NZXT N7 Z490 REVIEW. Motherboards are rarely aesthetically pleasing. Sure, we’ve long since moved on from green PCBs and cream-colored slots, but the majority of MOBOs still look ugly. Most opt for a “gamer” look, which is fine for some folks, but what about those who value a minimalist and clean PC build? Enter the N7 Z490 motherboard from NZXT, with its frankly beautiful design.
Black or white
The N7 Z490, Wi-Fi antenna, four SATA cables, and user manual are included in the large box. The board makes a good first impression with its clean looks, even before it’s placed inside of a case.
It’s clear from the get-go that this board would be perfect for builders theming a system around black or white. The metal cover is the star of the show here, visually, hiding the majority of motherboard components behind a clean, smooth surface.
For those going with a totally white PC, the N7 Z490 is one of the only choices. Pair it with one of NZXT’s H cases, which remain super popular for their great aesthetic at a good price, and that is going to be one spotless build.
Of course, the N7 Z490 is an ATX board that fits into any standard ATX case, so there are no weird proprietary features causing issues here. It’s just clear that NZXT hopes that users pair its board with one of its cases. The H510 Elite that we reviewed previously is a perfect match.
Bells and whistles
Those opting for the NZXT N7 Z490 can enhance the aesthetic with RGB support. There isn’t any RGB on the board itself, which maintains that minimalist look, but internal I/O allows for RGB accessories via the two NZXT RGB LED connectors, a 5V addressable RGB LED connector, and a 12V RGB LED connector.
The board is also generous with its fan headers, with seven in total. The CPU and AIO pump headers come as no surprise, but then there are five additional headers for case fans. These are positioned well and make cable management slightly easier.
It’s just a shame that the generosity seen with RGB and fan headers doesn’t extend elsewhere. While the relatively low number of four SATA ports can be defended by the inclusion of two M.2 slots, the rear I/O’s USB offering is tougher to explain.
There’s one USB 3.2 Gen 2, two USB 3.2 Gen 1, one USB 3.2 Gen 2 Type-C, and two USB 2.0 ports. When the majority of gaming peripherals still connect via Type-A, users may find that the five Type-A ports on the rear of the N7 Z490 just aren’t enough. Thankfully, there is the option to expand via an internal card or dongles, but the stock experience is a little lacking.
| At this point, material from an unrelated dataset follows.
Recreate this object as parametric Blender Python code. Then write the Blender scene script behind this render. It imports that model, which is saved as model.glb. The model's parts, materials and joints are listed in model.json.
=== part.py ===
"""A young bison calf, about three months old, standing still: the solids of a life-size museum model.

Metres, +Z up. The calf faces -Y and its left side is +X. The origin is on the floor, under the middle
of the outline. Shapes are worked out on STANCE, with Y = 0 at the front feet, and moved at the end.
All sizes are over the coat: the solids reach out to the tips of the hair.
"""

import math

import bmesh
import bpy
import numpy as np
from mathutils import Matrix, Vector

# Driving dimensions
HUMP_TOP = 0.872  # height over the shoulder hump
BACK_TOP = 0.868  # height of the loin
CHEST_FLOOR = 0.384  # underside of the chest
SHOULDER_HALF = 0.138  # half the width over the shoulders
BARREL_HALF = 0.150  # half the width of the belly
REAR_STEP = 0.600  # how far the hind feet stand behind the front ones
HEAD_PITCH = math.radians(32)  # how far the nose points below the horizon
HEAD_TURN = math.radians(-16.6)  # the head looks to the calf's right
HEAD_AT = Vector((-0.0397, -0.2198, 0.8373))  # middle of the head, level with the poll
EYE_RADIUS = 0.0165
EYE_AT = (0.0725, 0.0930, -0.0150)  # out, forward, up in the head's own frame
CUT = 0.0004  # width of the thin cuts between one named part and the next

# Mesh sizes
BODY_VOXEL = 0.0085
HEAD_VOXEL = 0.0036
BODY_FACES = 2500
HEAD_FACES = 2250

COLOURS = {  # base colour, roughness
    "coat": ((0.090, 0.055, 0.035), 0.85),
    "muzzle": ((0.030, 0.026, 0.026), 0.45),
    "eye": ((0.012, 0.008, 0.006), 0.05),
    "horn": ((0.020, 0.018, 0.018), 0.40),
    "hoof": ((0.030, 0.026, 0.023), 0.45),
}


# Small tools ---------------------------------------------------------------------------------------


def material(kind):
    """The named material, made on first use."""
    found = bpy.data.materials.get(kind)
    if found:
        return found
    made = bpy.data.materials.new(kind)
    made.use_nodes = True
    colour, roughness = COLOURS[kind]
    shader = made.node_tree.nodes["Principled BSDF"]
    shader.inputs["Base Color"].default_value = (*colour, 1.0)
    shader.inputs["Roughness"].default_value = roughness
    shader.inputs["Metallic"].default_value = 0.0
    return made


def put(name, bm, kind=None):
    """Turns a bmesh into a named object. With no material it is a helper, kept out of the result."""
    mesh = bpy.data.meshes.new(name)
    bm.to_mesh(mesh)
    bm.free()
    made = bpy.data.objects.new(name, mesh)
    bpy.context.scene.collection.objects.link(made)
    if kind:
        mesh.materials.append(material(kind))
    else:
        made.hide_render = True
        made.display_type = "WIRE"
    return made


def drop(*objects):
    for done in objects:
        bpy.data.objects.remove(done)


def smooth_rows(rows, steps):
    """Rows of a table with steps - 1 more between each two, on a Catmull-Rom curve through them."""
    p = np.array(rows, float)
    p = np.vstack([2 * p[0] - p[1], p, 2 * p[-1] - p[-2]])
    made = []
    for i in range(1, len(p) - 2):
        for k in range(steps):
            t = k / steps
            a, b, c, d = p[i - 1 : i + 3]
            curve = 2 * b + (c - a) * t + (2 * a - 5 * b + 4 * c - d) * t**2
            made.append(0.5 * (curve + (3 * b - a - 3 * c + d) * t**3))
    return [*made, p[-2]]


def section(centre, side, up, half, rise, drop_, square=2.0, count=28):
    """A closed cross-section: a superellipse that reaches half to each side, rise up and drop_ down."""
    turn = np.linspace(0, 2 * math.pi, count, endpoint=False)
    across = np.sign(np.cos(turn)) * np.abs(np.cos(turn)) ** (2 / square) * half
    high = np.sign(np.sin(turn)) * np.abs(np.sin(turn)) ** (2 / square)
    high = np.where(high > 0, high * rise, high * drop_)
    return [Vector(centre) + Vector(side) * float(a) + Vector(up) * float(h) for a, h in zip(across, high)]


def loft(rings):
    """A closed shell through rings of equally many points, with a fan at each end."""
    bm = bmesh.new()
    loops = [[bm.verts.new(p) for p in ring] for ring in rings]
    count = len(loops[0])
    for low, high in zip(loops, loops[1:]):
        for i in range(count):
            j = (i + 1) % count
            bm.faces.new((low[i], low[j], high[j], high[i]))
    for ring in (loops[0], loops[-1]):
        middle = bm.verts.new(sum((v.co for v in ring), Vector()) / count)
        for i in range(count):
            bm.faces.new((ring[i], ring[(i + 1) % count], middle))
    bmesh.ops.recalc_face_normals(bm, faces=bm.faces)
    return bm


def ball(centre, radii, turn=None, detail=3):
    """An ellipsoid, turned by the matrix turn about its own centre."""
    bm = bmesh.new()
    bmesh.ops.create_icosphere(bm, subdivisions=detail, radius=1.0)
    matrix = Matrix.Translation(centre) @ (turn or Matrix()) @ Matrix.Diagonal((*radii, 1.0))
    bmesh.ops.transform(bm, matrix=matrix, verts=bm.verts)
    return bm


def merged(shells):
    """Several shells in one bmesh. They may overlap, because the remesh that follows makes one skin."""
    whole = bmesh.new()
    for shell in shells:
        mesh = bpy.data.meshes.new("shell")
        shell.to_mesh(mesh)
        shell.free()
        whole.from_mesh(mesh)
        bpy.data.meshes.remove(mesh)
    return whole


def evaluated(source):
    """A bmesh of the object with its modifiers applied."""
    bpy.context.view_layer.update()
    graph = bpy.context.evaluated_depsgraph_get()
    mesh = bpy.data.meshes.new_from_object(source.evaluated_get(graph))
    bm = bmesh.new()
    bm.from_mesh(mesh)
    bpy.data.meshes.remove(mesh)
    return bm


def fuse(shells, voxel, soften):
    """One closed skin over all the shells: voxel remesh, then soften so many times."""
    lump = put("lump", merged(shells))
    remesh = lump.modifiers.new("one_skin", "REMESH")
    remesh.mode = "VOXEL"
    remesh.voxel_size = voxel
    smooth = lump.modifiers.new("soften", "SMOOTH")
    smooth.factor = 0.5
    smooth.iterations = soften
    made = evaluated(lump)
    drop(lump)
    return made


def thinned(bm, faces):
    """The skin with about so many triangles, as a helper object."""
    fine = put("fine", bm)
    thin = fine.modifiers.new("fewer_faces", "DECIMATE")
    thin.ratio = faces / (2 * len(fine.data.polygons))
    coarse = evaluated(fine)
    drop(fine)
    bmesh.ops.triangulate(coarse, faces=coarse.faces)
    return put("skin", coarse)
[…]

During my setup process, the only issue was USB availability. Everything else went super smooth, with NZXT combining forces with ASRock to make building faster and easier. The integrated I/O shield is a welcome sight, as I always manage to forget that despite how many PCs I’ve built and rebuilt.
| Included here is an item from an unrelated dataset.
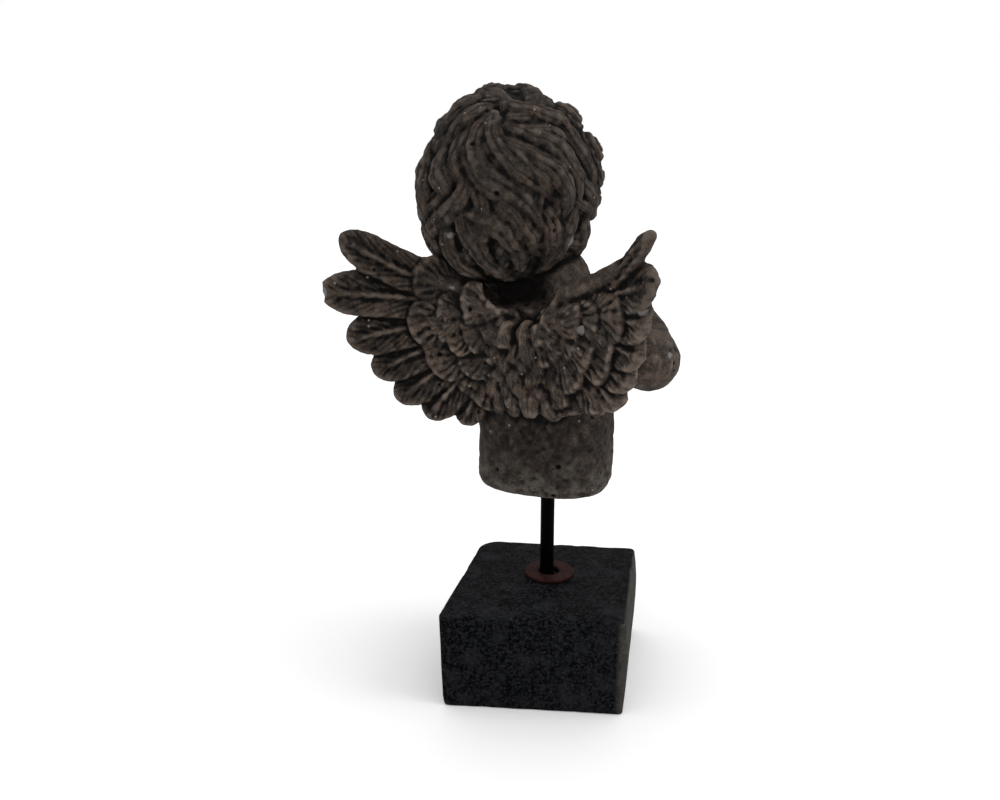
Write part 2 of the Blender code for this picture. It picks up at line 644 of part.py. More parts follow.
def main():
    for obj in list(bpy.data.objects):
        bpy.data.objects.remove(obj, do_unlink=True)
    parts = bpy.data.collections.new("angel_with_violin")
    cutters = bpy.data.collections.new("cutters")
    for collection in (parts, cutters):
        bpy.context.scene.collection.children.link(collection)
    make_block(parts, cutters)
    make_rod(parts)
    make_washer(parts)
    make_bust(parts, cutters)


main()
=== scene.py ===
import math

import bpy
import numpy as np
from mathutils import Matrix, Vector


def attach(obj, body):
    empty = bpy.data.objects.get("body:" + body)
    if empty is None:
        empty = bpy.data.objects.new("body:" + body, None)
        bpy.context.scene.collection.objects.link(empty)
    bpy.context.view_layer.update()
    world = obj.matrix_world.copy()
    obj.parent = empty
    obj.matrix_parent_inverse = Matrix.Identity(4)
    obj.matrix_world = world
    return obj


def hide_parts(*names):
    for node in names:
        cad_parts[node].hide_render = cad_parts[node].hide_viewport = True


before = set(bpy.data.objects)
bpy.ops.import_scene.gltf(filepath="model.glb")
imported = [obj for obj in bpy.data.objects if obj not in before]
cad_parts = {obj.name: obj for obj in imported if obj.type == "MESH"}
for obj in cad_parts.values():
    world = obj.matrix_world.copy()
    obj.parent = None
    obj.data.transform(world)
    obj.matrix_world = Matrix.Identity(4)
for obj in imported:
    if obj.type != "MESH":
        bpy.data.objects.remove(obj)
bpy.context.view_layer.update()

# Looks of the small cast stone bust of a winged child with a violin, on a rod and a granite block.
# The casting is worked out as distances on a grid in figure units of a millimetre: x to the figure's
# right, y forward, z up from just above the cut foot. Block, washer and rod are profiles carried round.

# Grid of the casting: its numbers, a distance that counts as far, spare room round a form, and its step
F = np.float32
FAR = 9.0
REACH = 3.0
GRAIN = 0.45
BUST_TRIANGLES = 196000
PORES, TUFTS = 420, 9
CASTING_SKIN = ((11.0, 0.35), (4.0, 0.24), (1.6, 0.20))

# The part's own sizes, in metres
UNIT = 0.001
ROD_AXIS = (0.0, -0.0045)
FIGURE_LEVEL = 0.073
FIGURE_TURN = math.radians(159)
BLOCK_WIDTH, BLOCK_DEPTH, BLOCK_HEIGHT = 0.061, 0.064, 0.0345
BLOCK_EDGE, BLOCK_TAPER = 0.0008, 0.0008
CORNER_RADIUS, WORN_CORNER_RADIUS = 0.0015, 0.008
SAWN_BULGE, KNOCK_DEPTH, KNOCK_REACH = 0.0017, 0.0010, 0.0012
SIDE_SLANT, BACK_SLANT, FRONT_SLANT = (math.radians(d) for d in (3.8, 5.0, 2.2))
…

Booting into BIOS had me seeing a familiar sight. I use an ASRock motherboard on my work PC and the N7 Z490 BIOS is very similar, although given some extra flair with a lightweight NZXT skin on top.
I found the overclocking experience to be identical to any recent ASRock board (with updated BIOS), which makes things simple (or advanced, should you click that option). Customizing fan profiles was also easy and settings saved without issue.
NZXT’s CAM software is used for further customization. While this software used to be pretty infamous, it has improved a lot over the past year or so. Those embedded in the CAM ecosystem will appreciate how the N7 Z490 operates with the software. If CAM isn’t your style, it can go ignored.
Overall, performance with this board is expectedly mid-range. The more premium features of this N7 Z490 lie in its aesthetics, but it’s also good to know that the good-looking system will also run well.
Pricing and availability
The NZXT N7 Z490 comes a little late to the party with support for Intel’s 10th Generation Core processors. Thankfully, rumors and leaks point towards Intel 11th Gen working with Z490. Hopefully that will be confirmed soon as it will make the N7 Z490 easier to recommend.
Looking at the here and now for a 10th Gen motherboard, the N7 Z490’s price tag of $229.99 is competitive. It’s good to see NZXT offering a unique aesthetic and not charging a ridiculous price premium for that privilege.
While it might not relate to performance, aesthetics have become much more important to many PC users. For some, the sacrifice of more USB ports and SATA ports will be worth that clean-looking motherboard cover.
NZXT N7 Z490 Review | The Final Verdict
In a single phrase, I’d describe the NZXT N7 Z490 as “stylish and substantial.” Its priority is clearly looking damn good, but there’s a level of functionality here that will please almost all PC users. The only real niggle is the rear USB selection.
I’d love to see more from NZXT when it comes to motherboards. With AMD making such a big splash with Ryzen, especially with the 5000 series claiming the gaming PC crown, it would be awesome to pair a great-looking motherboard with the best-bang-for-your-buck CPU.
If you’re going Intel and are keen to keep aesthetics looking sharp, then the NZXT N7 Z490 should absolutely be on your radar.
N7 Z490 review unit was provided by NZXT.